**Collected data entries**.
BEGIN
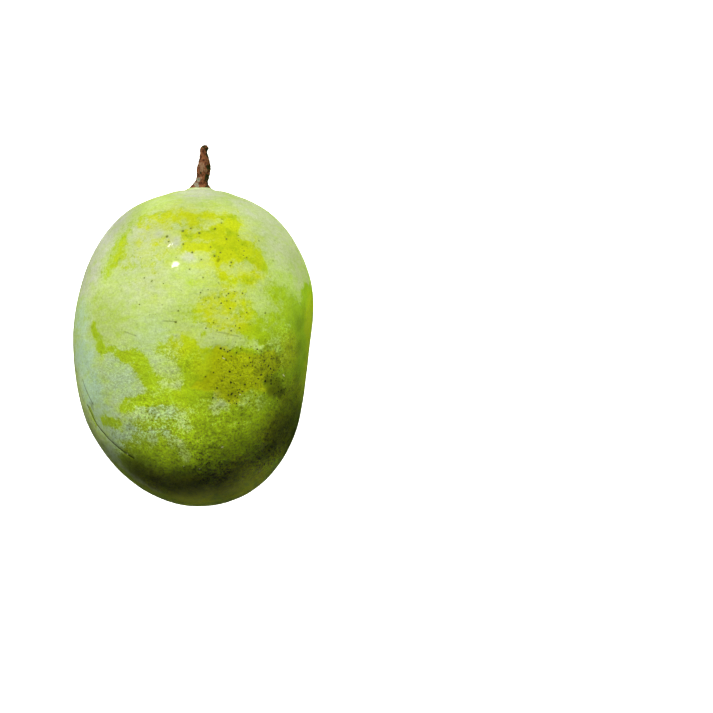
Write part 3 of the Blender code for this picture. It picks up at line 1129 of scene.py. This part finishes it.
def sooty_speck_crust():
    """Sooty mould and dried sap, crusted on the skin in dots.

    They are matte and crumbly, and the corky nicks among them are pale and dry.
    """
    material, tree, shader = new_material("speck_crust_dried")
    field = marks_read(tree, ("soot", "cork"))
    coats = ((field["soot"], rgba(linear("#242B08"))), (field["cork"], rgba(linear("#DCE0A8"))))
    crumbs = grown_pattern(tree, place_in_mm(tree), CRUMB_MM, 2.0, 0.5)
    shade = add_node(tree, "MapRange", {"Value": crumbs, "To Min": 0.5, "To Max": 1.5})
    feed(tree, shader, {
        "Base Color": shaded(tree, coated(tree, rgba(linear("#6E7A2C")), coats), (shade,)),
        "Normal": bumped(tree, ((crumbs, 0.5, 0.05 * MM, False),)),
        "Roughness": 0.8,
    })
    return material


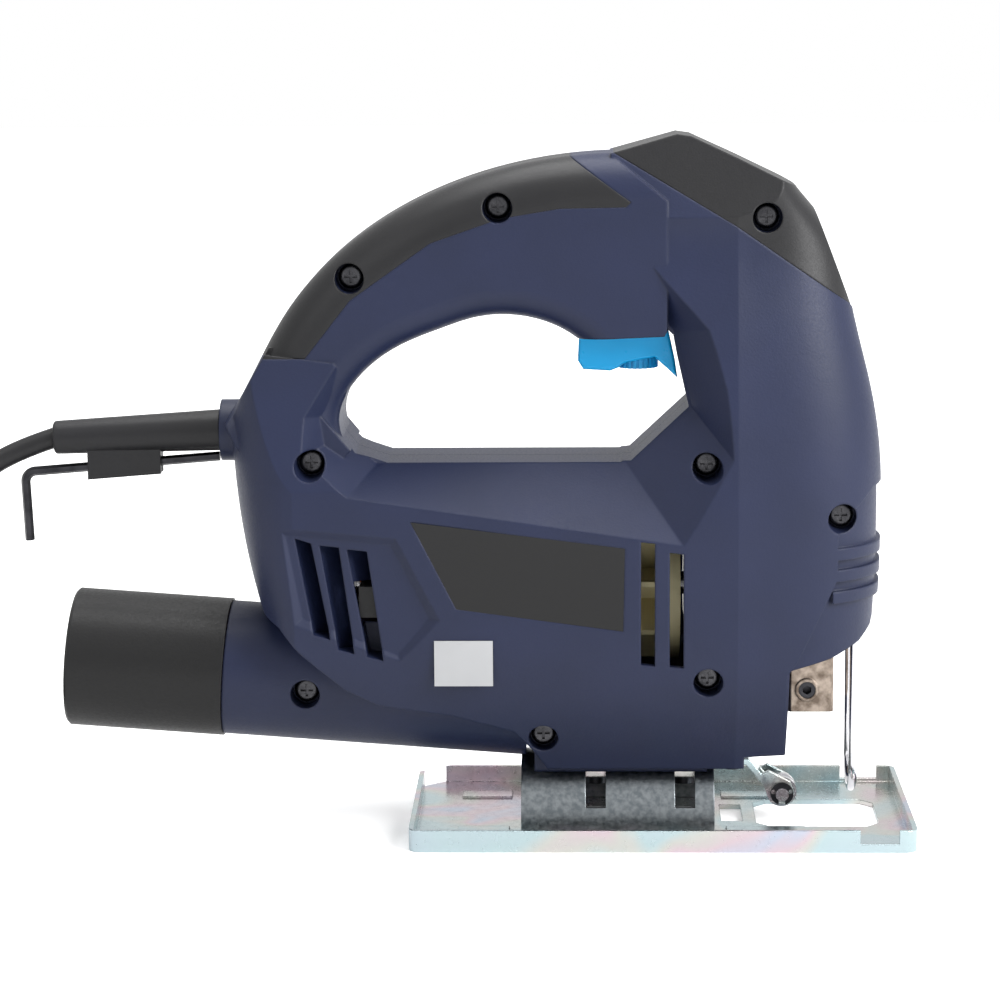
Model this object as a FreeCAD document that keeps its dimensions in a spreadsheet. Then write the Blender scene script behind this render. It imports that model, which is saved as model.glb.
END
**What you are asked to do**. Extract all the entries word for word.

**Correct output**.
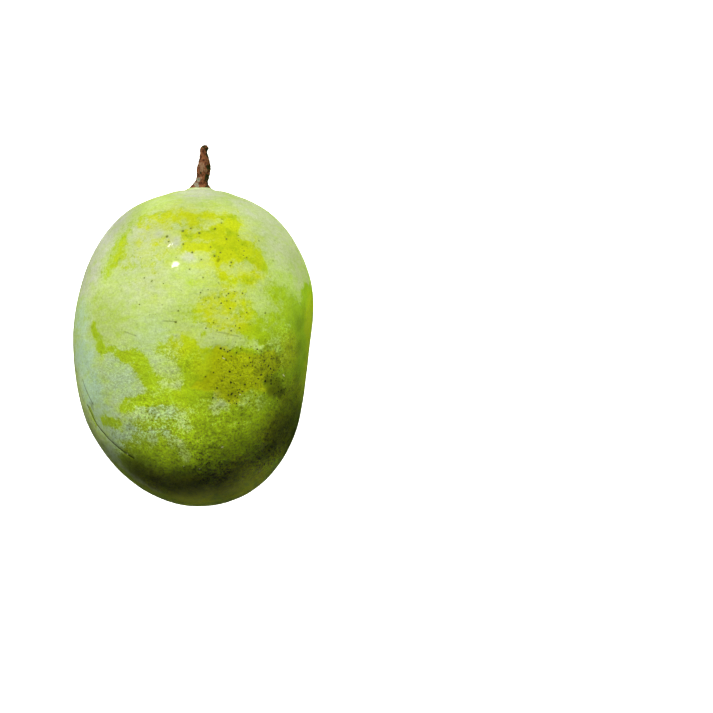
Write part 3 of the Blender code for this picture. It picks up at line 1129 of scene.py. This part finishes it.
def sooty_speck_crust():
    """Sooty mould and dried sap, crusted on the skin in dots.

    They are matte and crumbly, and the corky nicks among them are pale and dry.
    """
    material, tree, shader = new_material("speck_crust_dried")
    field = marks_read(tree, ("soot", "cork"))
    coats = ((field["soot"], rgba(linear("#242B08"))), (field["cork"], rgba(linear("#DCE0A8"))))
    crumbs = grown_pattern(tree, place_in_mm(tree), CRUMB_MM, 2.0, 0.5)
    shade = add_node(tree, "MapRange", {"Value": crumbs, "To Min": 0.5, "To Max": 1.5})
    feed(tree, shader, {
        "Base Color": shaded(tree, coated(tree, rgba(linear("#6E7A2C")), coats), (shade,)),
        "Normal": bumped(tree, ((crumbs, 0.5, 0.05 * MM, False),)),
        "Roughness": 0.8,
    })
    return material


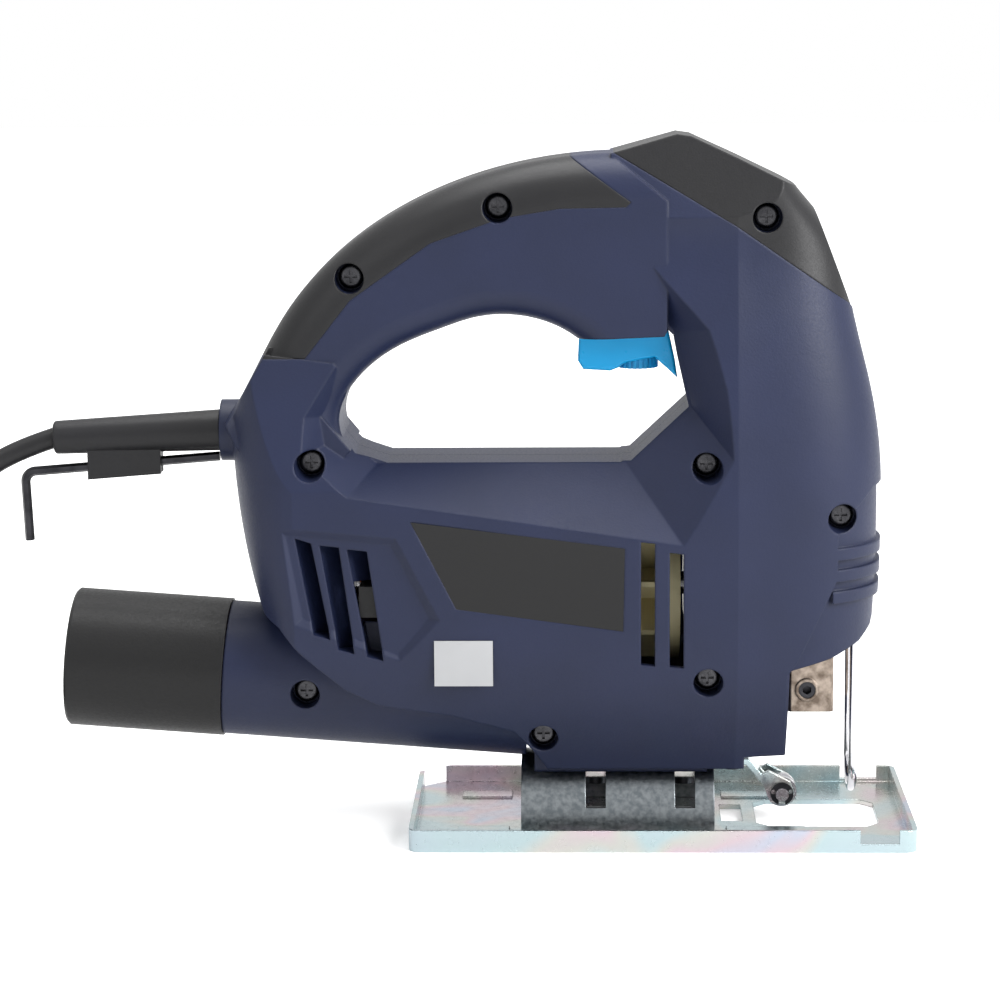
Model this object as a FreeCAD document that keeps its dimensions in a spreadsheet. Then write the Blender scene script behind this render. It imports that model, which is saved as model.glb.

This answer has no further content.